Forums › CIMA Forums › Redeemable bonds

  • This topic has 6 replies, 4 voices, and was last updated 5 years ago by AvatarP2-D2.
Viewing 7 posts - 1 through 7 (of 7 total)
  • Author
    Posts
  • October 1, 2019 at 12:25 pm #547746
    Avatarclaireopperman
    Member
    • Topics: 1
    • Replies: 0
    • ☆

    Good day.

    How do you go about choosing which % to use when calculating IIR? Is it a random guess?

    October 3, 2019 at 9:18 pm #548073
    AvatarP2-D2
    Keymaster
    • Topics: 4
    • Replies: 7232
    • ☆☆☆☆☆

    Hi,

    It is an educated guess, but if struggling then use 5% and 10%.

    Thanks

    November 11, 2020 at 5:06 pm #594745
    Avatardarryn
    Member
    • Topics: 0
    • Replies: 3
    • ☆

    Good Day
    Scenario: BB has some 5% loan notes in issue, which are redeemable in 3 years time at a premium of 12.5%. The current market value of the loan notes is $98.

    Using discount rates of 5% and 10% calculate YTM.

    Question: I am trying to understand why the $98 is seen as an outflow (-) and the payment of $5 for 3 years and premium of $112.5 is seen as inflows (+) as per the answer provided?

    As it’s an “issue” it is a liability which means we make the payment of 5 and 112.5 which are outflows (-)?

    Is my understanding correct or am I missing something?
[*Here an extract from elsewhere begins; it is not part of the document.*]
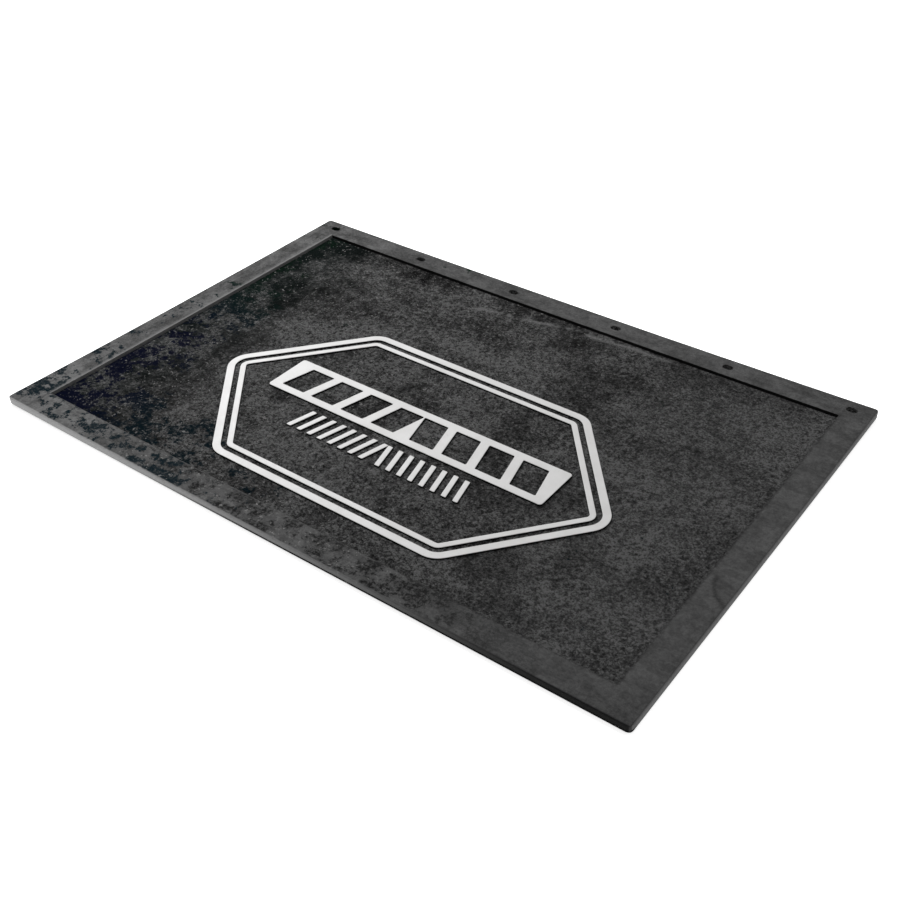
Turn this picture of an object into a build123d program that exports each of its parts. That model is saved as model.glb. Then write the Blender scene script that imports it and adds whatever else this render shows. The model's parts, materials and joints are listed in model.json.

    November 11, 2020 at 9:39 pm #594757
    AvatarP2-D2
    Keymaster
    • Topics: 4
    • Replies: 7232
    • ☆☆☆☆☆

    Hi Darryn,

    No, your not missing anything as the issue is an inflow, however to make life easier with the IRR we reverse all of the cash flows. Why?

    A normal project under IRR is an initial outflow and then a series of inflows. When we’ve done this and used 5% to calculate the NPV, if this gave us a positive number then we’d increase the discount rate to 10% in the hope the NPV is then negative. By switching the cash flows then we remain consistent with what we’ve done previously.

    If we left it the way the cash flows are, i.e. and inflow followed by a series of outflows, then if we started with 5% and it was negative we would then use 10% only to then find that it would be even more positive than the estimate at 5%.

    It’s a bit confusing but there is method in the madness.

    Thanks

    November 12, 2020 at 5:58 pm #594818
    Avatardarryn
    Member
    • Topics: 0
    • Replies: 3
    • ☆

    Thanks alot for the quick feedback. Is confusing but I get it now. Thanks again

    February 24, 2021 at 12:24 am #611483
    Avatarfanelo01
    Participant
    • Topics: 0
    • Replies: 1
    • ☆

    Formula

    i + 1/n (RV-NP) / 1/2 (RV+NP)

    i= coupon rate
    n= yrs
    RV= redeemable value
    NP= issue value

    February 28, 2021 at 11:26 am #612109
    AvatarP2-D2
    Keymaster
    • Topics: 4
    • Replies: 7232
    • ☆☆☆☆☆

    Hi,

    You can use any formula you wish, provided that it is correct.